Much of this discrimination is viewed as unintentional, Agogino said. She insists poor applicant pooling as well as differing social tendencies regarding children can sometimes leave well-qualified women candidates without the opportunities they deserve.

"Very few of my professors have been female," said Abigail Cheney, a government freshman. "College is supposed to be a smooth transition from high school, but the faculty isn't the same."

To combat the gender gap, Agogino's study found that fair hiring practice workshops had a positive effect on the diversity of new hires at universities. A positive correlation was also found at universities where graduate students were included in the hiring practices. She also suggested more oversight on the incoming pools of applicants.

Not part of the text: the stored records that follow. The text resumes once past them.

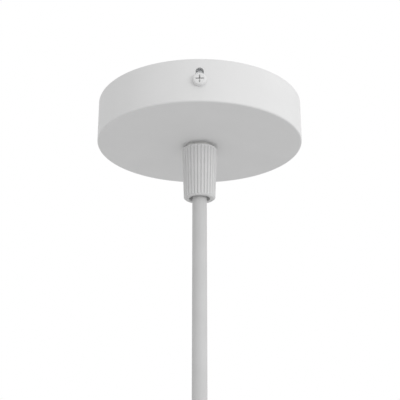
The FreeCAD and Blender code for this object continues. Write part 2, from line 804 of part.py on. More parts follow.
def make_earth_leads():
    """Green-yellow leads to the bar's earth screw, from the canopy's tag and from the block."""
    diameter = value("core_outer")
    low, first, second = value(STEM_BARREL), value(FIRST_BARREL), value(SECOND_BARREL)
    earth_y, level = -value("earth_place"), value(TUBE_HEIGHT)
    half_barrel = value("barrel_length / 2")
    stem_end = -value(STEM_TAG_END) - half_barrel
    bar_end = value(BAR_TAG_END) + half_barrel
    slack, rise = value("lead_slack"), first - low
    node(tube("canopy_earth_lead", [
        (stem_end, 0, low), (stem_end - 0.5 * slack, 0, low),
        (stem_end - 0.9 * slack, 0.2 * earth_y, low + 0.2 * rise),
        (stem_end - slack, 0.57 * earth_y, low + 0.59 * rise),
        (stem_end - 0.65 * slack, 0.93 * earth_y, first - 0.16 * rise),
        (stem_end - 0.15 * slack, earth_y, first), (-bar_end, earth_y, first),
    ], diameter), "canopy_earth_lead")
    outlet = value(f"{BLOCK_MIDDLE} + tube_length / 2")
    pole_y = -value("pole_pitch")
    room = value(WALL_INSIDE) - outlet
    run, rise = outlet - bar_end, second - level
    node(tube("earth_link", [
        (outlet, pole_y, level), (outlet + 0.311 * room, pole_y, level),
        (outlet + 0.467 * room, pole_y - 0.34 * slack, level + 0.1 * rise),
        (outlet + 0.244 * room, pole_y - 0.625 * slack, level + 0.43 * rise),
        (bar_end + 0.86 * run, pole_y - 0.725 * slack, level + 0.71 * rise),
        (bar_end + 0.5 * run, pole_y - 0.525 * slack, second),
        (bar_end + 0.3 * run, earth_y, second), (bar_end, earth_y, second),
    ], diameter), "earth_link")


def make_lower_end():
    """The flex's lower end: three stripped cores that fan out a little, each with a ferrule."""
    bottom, diameter = -value("flex_lowest"), value("core_outer")
    fan, straight, spread = value("core_fan"), value("core_straight"), value("core_spread")
    ferrules = []
    for label, angle in (("lower_core_brown", 60), ("lower_core_blue", 180), ("lower_core_earth", 300)):
        x, y = core_start(angle)
        out_x, out_y = fan * math.cos(math.radians(angle)), fan * math.sin(math.radians(angle))
        end = bottom - 2 * straight - spread
        node(tube(label, [
            (x, y, bottom), (x, y, bottom - straight),
            (out_x, out_y, bottom - straight - spread), (out_x, out_y, end),
        ], diameter), label)
        sleeve = cylinder("ferrule_outer / 2", "ferrule_length", str(out_x), str(out_y), f"{end} - ferrule_length")
        ferrules.append(sleeve)
    node(group(ferrules), "lower_ferrules")


def check_and_export():
    """Writes nothing until every object is sound."""
    DOC.recompute()
    for thing in DOC.Objects:
        if "Invalid" in thing.State or "Error" in thing.State:
            raise RuntimeError(f"{thing.Name} failed: {thing.State}")
    for thing in NODES:
        if thing.Shape.isNull() or not thing.Shape.isValid() or not thing.Shape.Solids:
            raise RuntimeError(f"{thing.Label} has no sound shape")
    os.makedirs("parts", exist_ok=True)
    for thing in NODES:
        thing.Shape.exportStep(f"parts/{thing.Label}.step")
        box = thing.Shape.optimalBoundingBox(False)
        print(f"{thing.Label:20s} solids {len(thing.Shape.Solids)} volume {thing.Shape.Volume:9.1f} "
              f"x {box.XMin:6.2f} {box.XMax:6.2f} y {box.YMin:6.2f} {box.YMax:6.2f} "
              f"z {box.ZMin:7.2f} {box.ZMax:7.2f}")


make_canopy()
make_mounting_bar()
make_side_screw("side_screw_front", 0)
make_side_screw("side_screw_back", 180)
make_grip_stem()
make_lock_nut()
make_toothed_washer()
make_grip_cap()
make_grip_collet()
make_terminal_block()
make_terminal_tubes()
make_clamp_screws()
make_block_screws()
make_earth_screw()
make_earth_tags()
make_flex()
make_inner_cores()
make_core_tips()
make_earth_leads()
make_lower_end()
check_and_export()
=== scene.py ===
import math

import bmesh
import bpy
from mathutils import Matrix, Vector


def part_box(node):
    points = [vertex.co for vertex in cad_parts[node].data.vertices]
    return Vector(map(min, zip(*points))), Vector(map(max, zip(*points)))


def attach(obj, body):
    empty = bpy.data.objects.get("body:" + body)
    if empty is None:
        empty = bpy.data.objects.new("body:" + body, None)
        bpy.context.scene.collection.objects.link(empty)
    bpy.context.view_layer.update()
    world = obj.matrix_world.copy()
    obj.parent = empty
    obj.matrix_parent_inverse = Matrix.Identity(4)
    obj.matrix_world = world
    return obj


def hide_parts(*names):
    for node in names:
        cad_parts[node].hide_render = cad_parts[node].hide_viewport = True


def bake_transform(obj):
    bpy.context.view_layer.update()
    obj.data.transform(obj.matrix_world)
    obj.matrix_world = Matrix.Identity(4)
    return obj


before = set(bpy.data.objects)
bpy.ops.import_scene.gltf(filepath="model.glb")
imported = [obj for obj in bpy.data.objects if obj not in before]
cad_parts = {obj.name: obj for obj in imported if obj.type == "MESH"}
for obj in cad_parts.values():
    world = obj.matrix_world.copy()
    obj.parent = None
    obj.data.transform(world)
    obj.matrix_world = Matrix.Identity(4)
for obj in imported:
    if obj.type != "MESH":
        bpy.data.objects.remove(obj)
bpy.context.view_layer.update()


# Mounting bar: a strip of 1.5 mm steel, punched, bent down at both ends and plated with bright
# zinc. Two screws hold it to the ceiling through its slots, and the rest of the rose hangs on it.
scene = bpy.context.scene
mm = 0.001                       # the scene's unit is the metre
weld = 0.001 * mm
crease = math.radians(35)


def new_finish(name, colour, roughness, metallic=0.0, gloss=0.5):
    """A finish with one colour, to which patterns are then added."""
    material = bpy.data.materials.new(name)
    material.use_nodes = True
    shader = material.node_tree.nodes["Principled BSDF"]
    shader.inputs["Base Color"].default_value = (*colour, 1)
    shader.inputs["Roughness"].default_value = roughness
    shader.inputs["Metallic"].default_value = metallic
    shader.inputs["Specular IOR Level"].default_value = gloss
    return material


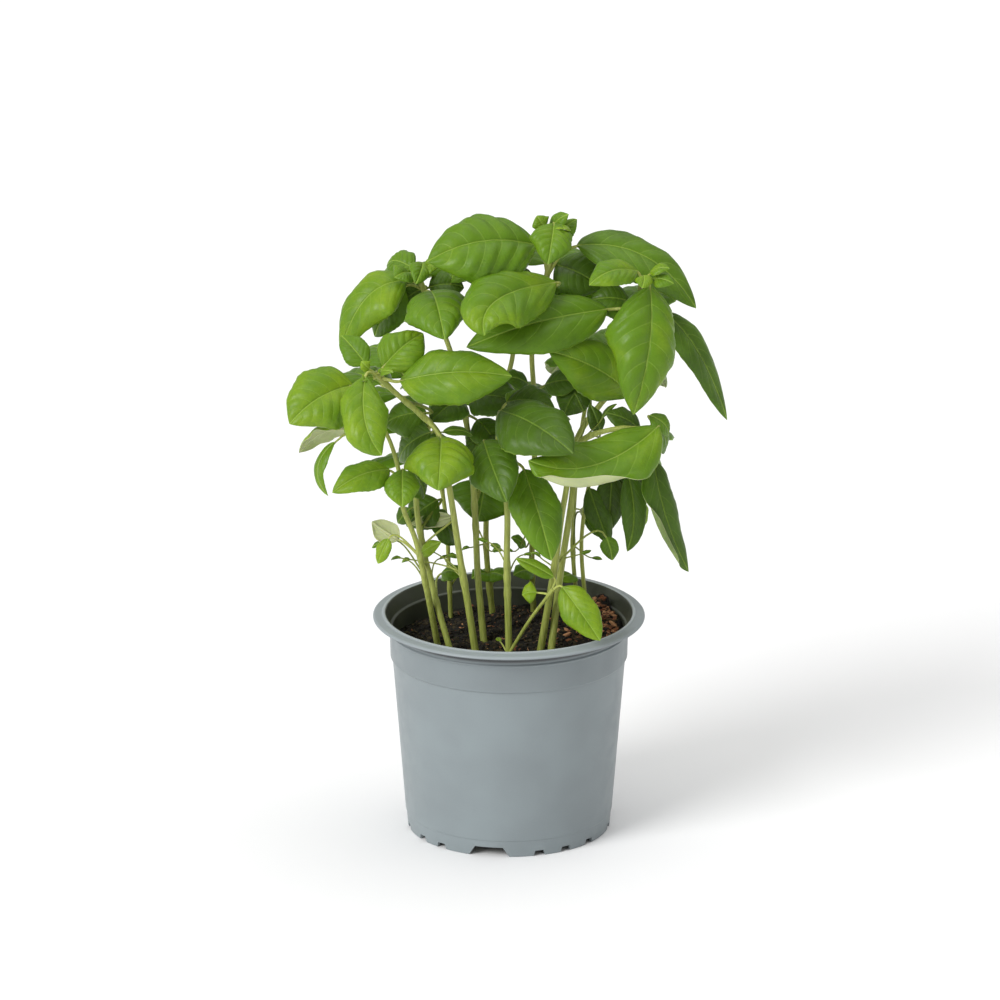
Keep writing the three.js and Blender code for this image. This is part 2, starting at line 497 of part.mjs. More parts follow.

When she asked Vice President for Diversity and Community Engagement Gregory Vincent about UT's oversight of hiring practices, he replied that there was no oversight in place yet.

"We were able to do that at Wisonsin, and I agree that it is better," he replied. Vincent, before coming to Austin, was an assistant vice chancellor for academic affairs and director of the Equity and Diverse Resource Center at the University of Wisconsin-Madison.

Panel member Gretchen Ritter also said the difference in ratios of men to women professors existed in other areas of academia including her own area, social sciences, especially among senior members.

"The absence of women at the senior level means that women at a lower level don't receive the same amount of support as males," Ritter said.

The lecture was brought to UT by the Center for Women's and Gender Studies.